MARTINSBURG, W.Va. — The attorney representing a Berkeley County mother who says her non-verbal special needs daughter was abused by staff at Berkeley Heights Elementary School says he believes they can prove she was also physically assaulted.
Charleston Attorney Ben Salango has been retained by Amber Pack, who placed a recording device in her daughter Adri’s hair back in October of last year.
On the recording, adults in the room can be heard calling the child names and threatening physical harm. Salango says he can prove it was more than just name-calling:
“The pictures that mom has, which the police and the prosecutor never asked for, the pictures that mom has of the bruises on the arms are restraint bruises; things that you would see in a domestic violence type case, where there are thumb print and fingerprint bruising on the arms.”
The filing, submitted to WEPM by Charleston Attorney Ben Salango, lists Berkeley County Schools employees Christina Lester, June Yurish, Kristin Douty and Amber Boeckmann. The suit alleges Lester, Yurish and Douty verbally and physically abused Adri and other students on the day of October 4, 2018. Boeckmann is the principal of Berkeley Heights Elementary School.
The Berkeley County Board of Education accepted the resignations of Douty and Yurish on February 14. Lester has also resigned. Salango says even though the Berkeley County Prosecutor did not press charges, the audio proves there was assault under the legal definition:
“Assault is when you put someone in reasonable apprehension of a violent injury. So, when the teacher was in Adri’s face screaming, ‘I’m going to pull your hair ’til you cry, I’m going to knock your teeth out, I’m going to smack you. That’s actually criminal assault,” Salango said.
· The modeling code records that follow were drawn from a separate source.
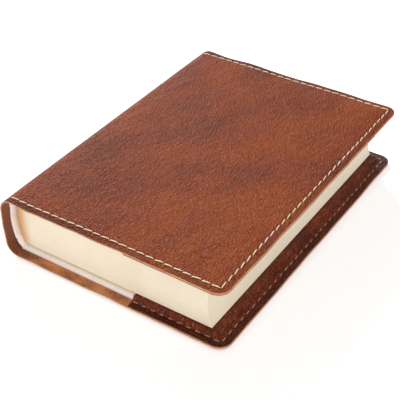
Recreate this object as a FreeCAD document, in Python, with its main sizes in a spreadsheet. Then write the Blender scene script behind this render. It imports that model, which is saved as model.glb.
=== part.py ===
"""A small round-backed bible, its pale case held in a removable stitched leather jacket.

The closed book lies on its back cover. X runs from the spine (-X) to the fore-edge (+X), Y from
the tail (-Y) to the head (+Y) and Z from the back cover (z = 0) up to the front cover. The origin
is the centre of the footprint, on the surface that the book lies on. All sizes are millimetres.
"""

import FreeCAD, Part
import math
import os

import Sketcher

DRIVING_SIZES = (
    # alias, millimetres, what it measures
    ("jacket_width", 122.4, "spine crown to leather fore-edge"),
    ("jacket_height", 166.0, "tail to head edge of the leather"),
    ("jacket_thickness", 33.0, "outer face to outer face of the closed book"),
    ("leather_thickness", 1.4, "jacket leather"),
    ("corner_radius", 6.0, "rounding of the four free jacket corners"),
    ("front_fold_radius", 4.0, "outer radius where the leather folds onto the front"),
    ("back_fold_radius", 5.0, "outer radius where the leather folds under the back"),
    ("spine_bulge", 0.7, "how far the leather spine bows out between its folds"),
    ("fold_clearance", 0.2, "parting between the leather spine and each fold"),
    ("board_thickness", 1.8, "cover board of the case"),
    ("board_spine_inset", 5.9, "spine crown to the boards' spine edge"),
    ("board_fore_inset", 7.4, "leather fore-edge to the boards' fore-edge"),
    ("board_end_inset", 4.6, "leather head or tail edge to the boards' edge"),
    ("endpaper_thickness", 0.2, "pastedown glued inside each board"),
    ("endpaper_inset", 1.5, "board edge to pastedown edge"),
    ("flap_width", 50.4, "pocket flap, from the fore-edge inwards"),
    ("flap_thickness", 0.8, "thinner leather of the pocket flaps"),
    ("flap_clearance", 0.1, "pocket room around each board edge"),
    ("flap_corner_radius", 2.0, "rounding of the flap over a board corner"),
    ("mouth_cut", 1.0, "how far the pocket's cut runs out past its open side"),
    ("page_width", 106.1, "spine fold to fore-edge of every leaf"),
    ("page_height", 153.0, "tail to head of every leaf"),
    ("page_clearance", 0.2, "free room between the flaps and the outer leaves"),
    ("page_spine_inset", 4.2, "spine crown of the leather to that of the leaves"),
    ("round_radius", 36.6, "rounding of the back, repeated in the fore-edge"),
    ("leaf_thickness", 0.2, "one turning leaf, a few thin sheets together"),
    ("tape_thickness", 0.3, "linen sewing tape"),
    ("tape_width", 10.0, "linen sewing tape, along the spine"),
    ("tape_spacing", 42.0, "from one sewing tape to the next"),
    ("tape_end_inset", 1.0, "outermost sewn leaves to each end of a tape"),
    ("lining_thickness", 0.4, "mull and paper glued over the tapes"),
    ("lining_height", 144.0, "spine lining, tail to head"),
    ("hollow_gap", 1.4, "leaves to case spine, all the hollow of the back"),
    ("case_spine_thickness", 1.1, "curved card of the case spine"),
    ("case_spine_inset", 3.3, "end of the case spine to the inner face of each board"),
    ("stitch_margin", 3.0, "leather edge to the stitch line"),
    ("stitch_pitch", 4.8, "one stitch to the next"),
    ("stitch_length", 3.6, "visible length of a stitch"),
    ("stitch_width", 0.7, "width of the waxed thread"),
    ("stitch_start", 6.0, "spine crown to the first outer stitch"),
    ("groove_width", 0.9, "groove that the outer stitches lie in"),
    ("groove_depth", 0.35, "depth of the groove, and height of the thread"),
)

TURNING_LEAVES = 6
SECTIONS = 16
FIRST_SECTION = 2

doc = FreeCAD.newDocument("bible")
sheet = doc.addObject("Spreadsheet::Sheet", "Sizes")
nodes = []


class Dim:
    """A length that keeps its value beside the sheet expression that gives it."""

    def __init__(self, value, text):
        self.value = value
        self.text = text

    @staticmethod
    def of(number):
        """Wrap a plain number, and leave a Dim as it is."""
        return number if isinstance(number, Dim) else Dim(float(number), repr(float(number)))

    def join(self, other, sign, value):
        return Dim(value, f"({self.text} {sign} {Dim.of(other).text})")

    def __add__(self, other):
        return self.join(other, "+", self.value + Dim.of(other).value)

    def __sub__(self, other):
        return self.join(other, "-", self.value - Dim.of(other).value)

    def __mul__(self, other):
        return self.join(other, "*", self.value * Dim.of(other).value)

    def __truediv__(self, other):
        return self.join(other, "/", self.value / Dim.of(other).value)

    def __neg__(self):
        return Dim(0.0, "0") - self


def square_root(dim):
    """Square root of a Dim."""
    return Dim(math.sqrt(dim.value), f"sqrt({dim.text})")


def fill_sheet():
    """Write the driving sizes into the sheet and return them as Dims by alias."""
    for row, (alias, number, meaning) in enumerate(DRIVING_SIZES, start=1):
        sheet.set(f"A{row}", meaning)
        sheet.set(f"B{row}", repr(number))
        sheet.setAlias(f"B{row}", alias)
    doc.recompute()
    return {alias: Dim(float(sheet.get(alias)), f"Sizes.{alias}") for alias, _, _ in DRIVING_SIZES}


size = fill_sheet()

# Places worked out from the driving sizes.
left = -size["jacket_width"] / 2
right = size["jacket_width"] / 2
half_height = size["jacket_height"] / 2
middle = size["jacket_thickness"] / 2
board_left = left + size["board_spine_inset"]
board_right = right - size["board_fore_inset"]
board_half = half_height - size["board_end_inset"]
flap_left = right - size["flap_width"]
stitch_x = right - size["stitch_margin"]
stitch_y = half_height - size["stitch_margin"]
round_x = left + size["page_spine_inset"] + size["round_radius"]

# Heights above the outer face of a cover, the same on the front and on the back.
board_outer = size["leather_thickness"]
board_inner = board_outer + size["board_thickness"]
pastedown_inner = board_inner + size["endpaper_thickness"]
flap_inner = pastedown_inner + size["flap_thickness"]
page_start = flap_inner + size["page_clearance"]


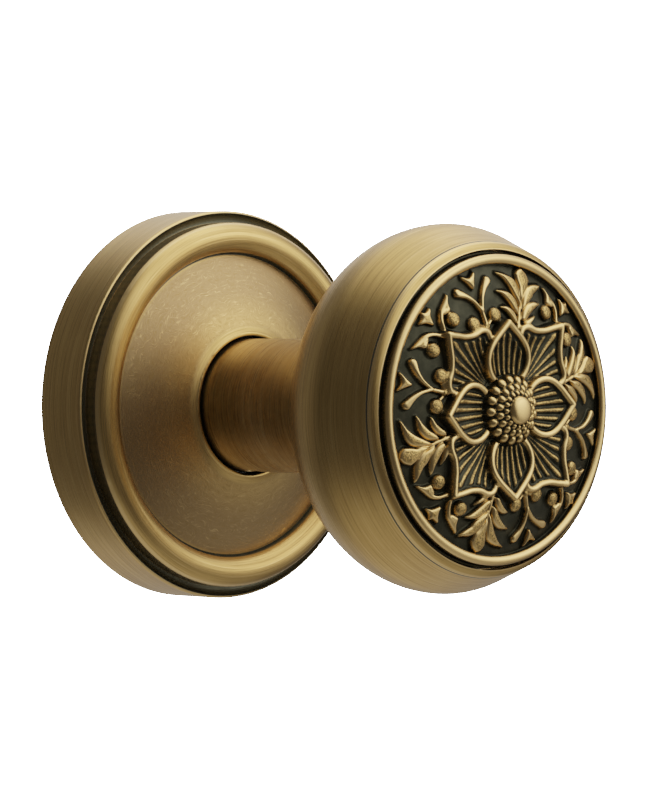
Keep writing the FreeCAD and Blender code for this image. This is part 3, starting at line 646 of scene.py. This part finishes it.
SPRAY_LEAVES = (
    # centre leaf
    (((17.2, -0.1), (18.3, 0.25), (19.3, 0.3)), ((19.3, 0.3), (20.3, 0.75), (21.3, 1.0)),
     ((21.3, 1.0), (22.1, 0.5), (22.5, -0.2)), ((22.5, -0.2), (21.9, -1.2), (20.85, -1.9)),
     ((20.85, -1.9), (19.8, -1.5), (18.9, -0.9), (17.2, -0.1))),
    # three on the side of the nearest front petal
    (((16.4, 0.1), (18.0, 0.25), (19.3, 0.65), (20.35, 1.5), (20.75, 3.2), (20.65, 5.2)),
     ((20.65, 5.2), (20.1, 3.8), (19.05, 2.4), (17.6, 1.15), (16.4, 0.1))),
    (((15.1, 0.35), (16.6, 0.8), (17.5, 1.55), (18.05, 2.65), (18.05, 3.9), (17.8, 5.0)),
     ((17.8, 5.0), (17.35, 3.8), (16.5, 2.4), (15.4, 1.2), (15.1, 0.35))),
    (((13.7, 0.45), (14.9, 1.1), (15.55, 2.0), (15.75, 3.1), (15.4, 4.1)),
     ((15.4, 4.1), (15.05, 3.2), (14.4, 2.15), (13.6, 1.2), (13.7, 0.45))),
    # three on the other side
    (((16.0, -0.3), (18.2, -0.75), (19.7, -1.7), (20.4, -2.8), (20.7, -4.7)),
     ((20.7, -4.7), (19.9, -4.0), (18.9, -2.9)), ((18.9, -2.9), (18.1, -2.45), (17.2, -1.6),
     (16.0, -0.3))),
    (((14.4, -0.3), (15.8, -0.7), (17.0, -1.7), (17.7, -3.0), (17.75, -4.5)),
     ((17.75, -4.5), (16.75, -3.3), (15.6, -2.2), (14.4, -1.1), (14.4, -0.3))),
    (((12.9, -0.6), (13.9, -1.0), (14.9, -2.2), (15.6, -3.5)),
     ((15.6, -3.5), (14.6, -2.8), (13.5, -1.9), (12.9, -0.6))),
)


def spray(relief, ray, flip):
    """Seven leaves on one spine, between a front petal and a back petal."""
    spine = ((12.6, 0.0), (14.8, 0.02), (17.4, -0.05))
    relief.stem(spine, (0.5, 0.34, 0.3), ray, flip, tall=0.62)
    for runs in SPRAY_LEAVES:
        relief.leaf(relief.place(outline_of(*runs), ray, flip), tall=0.88)


def sprig(relief, ray):
    """A forked sprig with round ends, a bud between its branches and two berries at its foot."""
    relief.stem(((13.2, 0.0), (14.8, 0.0), (16.5, 0.0)), (0.50, 0.38, 0.36), ray, tall=0.85)
    relief.berry((13.7, 0.0), ray, reach=0.62, tall=0.85)
    bud = outline_of(
        ((21.9, 1.35), (21.0, 0.75), (19.7, 0.0)),
        ((19.7, 0.0), (21.0, -0.75), (21.9, -1.35)),
        ((21.9, -1.35), (21.35, 0.0), (21.9, 1.35)),
    )
    relief.leaf(relief.place(bud, ray), tall=0.85, edge=0.3)
    for flip in (1, -1):
        branch = ((16.2, 0.05), (17.2, 0.5), (18.2, 1.1), (19.2, 2.1), (20.0, 3.3))
        relief.stem(branch, (0.34, 0.34, 0.38, 0.52, 0.78), ray, flip, tall=0.95)
        relief.berry((14.7, 2.4), ray, flip, reach=1.30, tall=0.95)
        stalk = ((13.6, 0.4), (14.1, 1.1), (14.5, 1.8))
        relief.stem(stalk, (0.3, 0.3, 0.3), ray, flip, tall=0.6)


def corner_curls(relief, ray):
    """Two tendrils from a back petal's corner, each curled round a berry, and a bud beyond."""
    bud = outline_of(
        ((22.4, 0.0), (21.8, 0.55), (21.6, 1.6)),
        ((21.6, 1.6), (20.9, 0.7), (19.7, 0.0)),
        ((19.7, 0.0), (20.9, -0.7), (21.6, -1.6)),
        ((21.6, -1.6), (21.8, -0.55), (22.4, 0.0)),
    )
    relief.leaf(relief.place(bud, ray), tall=0.8, edge=0.3)
    hook = outline_of(
        ((18.7, 3.9), (19.2, 2.5), (20.0, 2.7), (20.25, 4.0), (20.4, 5.5)),
        ((20.4, 5.5), (19.7, 4.5), (18.7, 3.9)),
    )
    for flip in (1, -1):
        tendril = (
            (16.8, 0.1), (17.8, 0.55), (18.9, 1.25), (19.65, 2.2), (19.75, 3.0), (19.2, 3.7)
        )
        relief.stem(tendril, (0.48, 0.38, 0.36, 0.40, 0.48, 0.46), ray, flip, tall=0.98)
        relief.leaf(relief.place(hook, ray, flip), tall=0.85, edge=0.3)
        relief.berry((17.45, 3.15), ray, flip, reach=1.28, tall=1.05)


DOME_FOOT = 5.6
DOME_RADII = (0.0, 2.1, 3.1, 4.4, 5.2, DOME_FOOT, 5.9)
DOME_HEIGHTS = (76.8, 76.7, 76.2, 75.2, 74.3, 73.5, 72.9)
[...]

The attorney said there is evidence of physical abuse. Salango said the lawsuit was Pack’s only recourse.
“The police provided the tape to the principal; the principal called Amber in and said, ‘Ah there’s nothing to worry about; the teacher and the aide – they won’t hurt anybody.’ So the principal had it the very next day. Then she provided the tape the following week to the superintendent, and nothing was done,” Salango said.
He said the prosecutor’s office ‘could’ still file criminal charges within a year. He said he wants a jury to decide what the appropriate damages are, and says any monetary award would be placed in a trust for Adri until she turns 18.
On Friday afternoon, the Berkeley County Board of Education unanimously accepted Superintendent Manny Arvon’s retirement.
Salango was a guest on Friday’s Panhandle Live.